The changes also remove the evidentiary burden on parallel importers, as they will not have to prove that the registered owner actually applied the trade mark to the goods or consented to the application of the trade mark to the goods by another party – only that it was reasonable for parallel importer to assume as such.
The changes apply the principle of "international exhaustion" to the effect that the trade mark owner's rights are exhausted once they market their goods in their home jurisdiction.
If this change was in place, cases such as Sporte Leisure Pty Ltd & Ors v Paul's International Pty Ltd & Ors  FCA 1162 and Lonsdale Australia Limited v Paul’s Retail Pty Ltd  FCA 584 would have been decided in favour of Paul's Warehouse. The other authorities in this area will also be effectively overruled.
Existing arrangements made that resulted in Australian companies owning trade marks on behalf of international companies could also be unwound. The sole reason for such arrangements would no longer apply.
The proposed changes give effect to the Australian government's policy position that parallel imports benefit competition. In our view, the proposed changes are lacking in that they do not address the problem that consumers, relying on the trade mark, will purchase goods that will not meet their expectations.
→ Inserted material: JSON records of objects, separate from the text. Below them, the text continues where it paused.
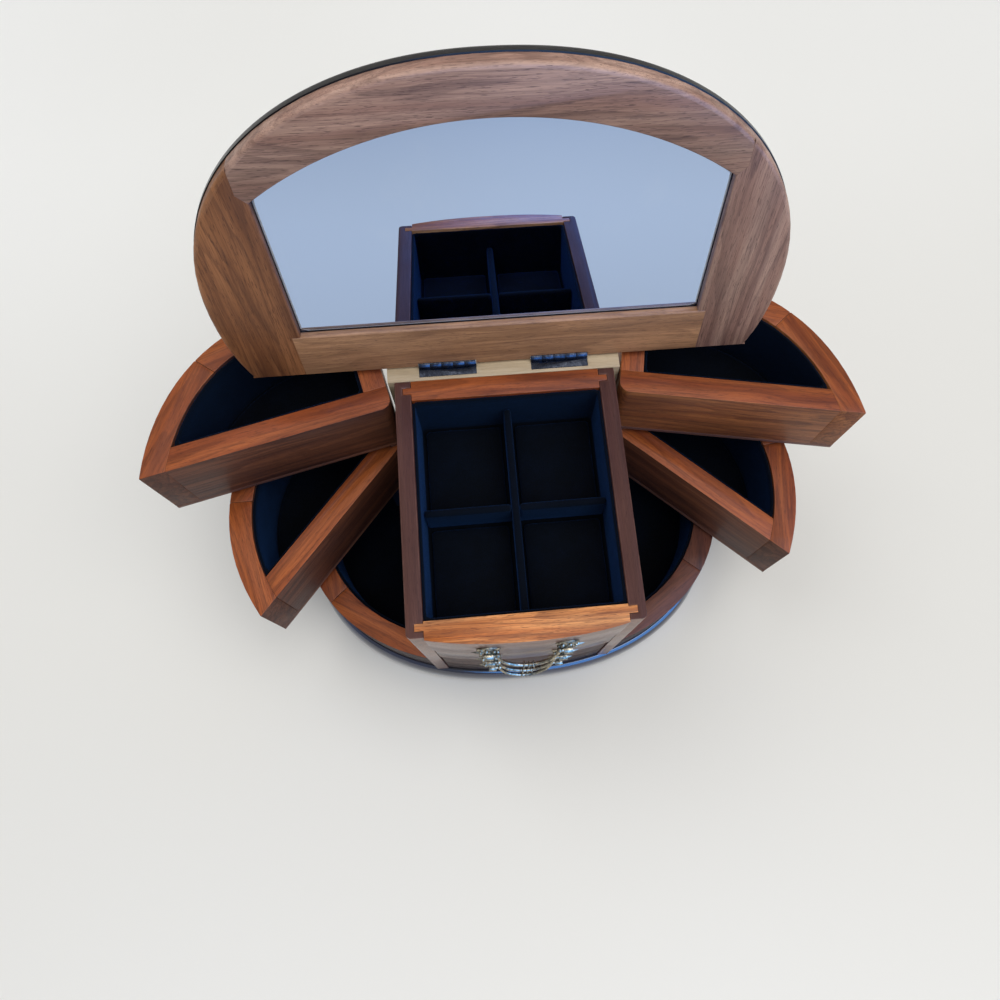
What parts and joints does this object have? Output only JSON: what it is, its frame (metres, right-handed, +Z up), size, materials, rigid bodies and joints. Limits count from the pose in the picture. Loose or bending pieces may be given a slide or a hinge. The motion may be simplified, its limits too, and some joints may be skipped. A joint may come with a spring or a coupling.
{
  "type": "jewellery box with mirror lid and swing-out trays",
  "caption": "Half-oval wooden jewellery box with a mirror in its hinged lid, a centre column with two drawers, and swing-out velvet-lined trays on both sides.",
  "frame": {"origin": "middle of the underside of the felt, in the plane of the surface it stands on", "axes": "+Z up, the drawers and handles face -Y, +X to the right seen from the front"},
  "size_m": [0.3702, 0.2044, 0.3065],
  "materials": {
    "velvet": "matt cut pile",
    "felt": "matt",
    "gloss_black_wood": "high gloss",
    "mahogany_rim": "satin",
    "mahogany_face": "satin",
    "dark_cheek": "satin",
    "cream_wood": "matt",
    "plain_board": "matt",
    "walnut_frame": "satin",
    "dark_panel": "high gloss",
    "mirror_glass": "polished",
    "card": "matt",
    "black_steel": "blackened",
    "bright_steel": "turned",
    "antique_brass": "aged"
  },
  "bodies": {
    "root": {"felt_pad": "felt", "plinth": "gloss_black_wood", "base_wall_left": "mahogany_rim", "base_wall_right": "mahogany_rim", "base_back_walls": "mahogany_rim", "pivot_blocks": "mahogany_face", "base_front": "mahogany_face", "base_lining": "velvet", "cheeks": "dark_cheek", "back_board": "cream_wood", "top_front": "mahogany_rim", "back_rail": "mahogany_rim", "column_boards": "plain_board", "top_lining": "velvet", "dividers": "velvet", "top_posts": "antique_brass", "pivot_rods": "bright_steel", "rod_collars": "bright_steel", "hinge_base_leaves": "black_steel", "hinge_pins_and_screws": "black_steel"},
    "lid": {"lid_panel": "dark_panel", "lid_top_rail": "walnut_frame", "lid_left_stile": "walnut_frame", "lid_right_stile": "walnut_frame", "lid_bottom_rail": "walnut_frame", "mirror": "mirror_glass", "mirror_card": "card", "hinge_lid_leaves": "black_steel", "lid_leaf_screws": "black_steel"},
    "upper_drawer": {"upper_drawer_front": "mahogany_face", "upper_drawer_box": "plain_board", "upper_drawer_lining": "velvet", "upper_drawer_posts": "antique_brass"},
    "lower_drawer": {"lower_drawer_front": "mahogany_face", "lower_drawer_box": "plain_board", "lower_drawer_lining": "velvet", "lower_drawer_posts": "antique_brass"},
    "top_bail": {"top_bail": "antique_brass"},
    "upper_drawer_bail": {"upper_drawer_bail": "antique_brass"},
    "lower_drawer_bail": {"lower_drawer_bail": "antique_brass"},
    "upper_left_tray": {"upper_left_inner_wall": "mahogany_face", "upper_left_outer_wall": "mahogany_rim", "upper_left_back_wall": "mahogany_rim", "upper_left_floor": "plain_board", "upper_left_lining": "velvet"},
    "upper_right_tray": {"upper_right_inner_wall": "mahogany_face", "upper_right_outer_wall": "mahogany_rim", "upper_right_back_wall": "mahogany_rim", "upper_right_floor": "plain_board", "upper_right_lining": "velvet"},
    "lower_left_tray": {"lower_left_inner_wall": "mahogany_face", "lower_left_outer_wall": "mahogany_rim", "lower_left_back_wall": "mahogany_rim", "lower_left_floor": "plain_board", "lower_left_lining": "velvet"},
    "lower_right_tray": {"lower_right_inner_wall": "mahogany_face", "lower_right_outer_wall": "mahogany_rim", "lower_right_back_wall": "mahogany_rim", "lower_right_floor": "plain_board", "lower_right_lining": "velvet"}
  },
  "joints": [
    {"name": "lid_hinge", "type": "hinge", "parent": "root", "child": "lid", "pos_m": [0, 0.0732, 0.1612], "axis": [-1, 0, 0], "range_deg": [-101.8, 0]},
    {"name": "upper_drawer_slide", "type": "slide", "parent": "root", "child": "upper_drawer", "axis": [0, -1, 0], "range_m": [0, 0.08]},
    {"name": "lower_drawer_slide", "type": "slide", "parent": "root", "child": "lower_drawer", "axis": [0, -1, 0], "range_m": [0, 0.08]},
    {"name": "top_bail_swing", "type": "hinge", "parent": "root", "child": "top_bail", "pos_m": [0, -0.0765, 0.14133], "axis": [-1, 0, 0], "range_deg": [0, 65]},
    {"name": "upper_drawer_bail_swing", "type": "hinge", "parent": "upper_drawer", "child": "upper_drawer_bail", "pos_m": [0, -0.0755, 0.104], "axis": [-1, 0, 0], "range_deg": [0, 65]},
    {"name": "lower_drawer_bail_swing", "type": "hinge", "parent": "lower_drawer", "child": "lower_drawer_bail", "pos_m": [0, -0.0745, 0.06667], "axis": [-1, 0, 0], "range_deg": [0, 65]},
    {"name": "upper_left_swing", "type": "hinge", "parent": "root", "child": "upper_left_tray", "pos_m": [-0.0661, 0.0574, 0.1121], "axis": [0, 0, -1], "range_deg": [-76.8, 5.2]},
    {"name": "upper_right_swing", "type": "hinge", "parent": "root", "child": "upper_right_tray", "pos_m": [0.0661, 0.0574, 0.1121], "axis": [0, 0, 1], "range_deg": [-79.7, 2.3]},
    {"name": "lower_left_swing", "type": "hinge", "parent": "root", "child": "lower_left_tray", "pos_m": [-0.0661, 0.0574, 0.0619], "axis": [0, 0, -1], "range_deg": [-40.3, 41.7]},
    {"name": "lower_right_swing", "type": "hinge", "parent": "root", "child": "lower_right_tray", "pos_m": [0.0661, 0.0574, 0.0619], "axis": [0, 0, 1], "range_deg": [-47.3, 34.7]}
  ]
}
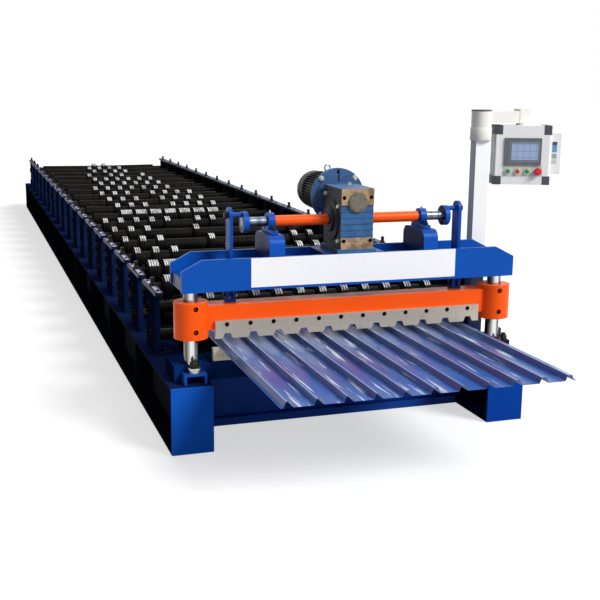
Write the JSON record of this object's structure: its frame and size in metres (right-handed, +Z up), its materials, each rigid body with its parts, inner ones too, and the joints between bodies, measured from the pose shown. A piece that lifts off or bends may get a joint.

This is to the detriment of both consumers and the registered trade mark owner. This could be managed if a "material difference" standard was imported into the proposed changes, to the effect that parallel importers could not rely on the proposed section 122A defence where there is a material difference between the imported goods and the goods put on the market in Australia. This is the approach adopted by courts in the US, which we consider strikes a better balance between the competing policy interests.
WHAT HAPPENS NEXT?
Public consultation on the Draft Bill closed on 4 December 2017. IP Australia, the agency tasked with developing the legislation for Parliament, is due to review the issues raised through consultation after 16 March 2018, and the Draft Bill is intended for introduction to Parliament as soon as possible.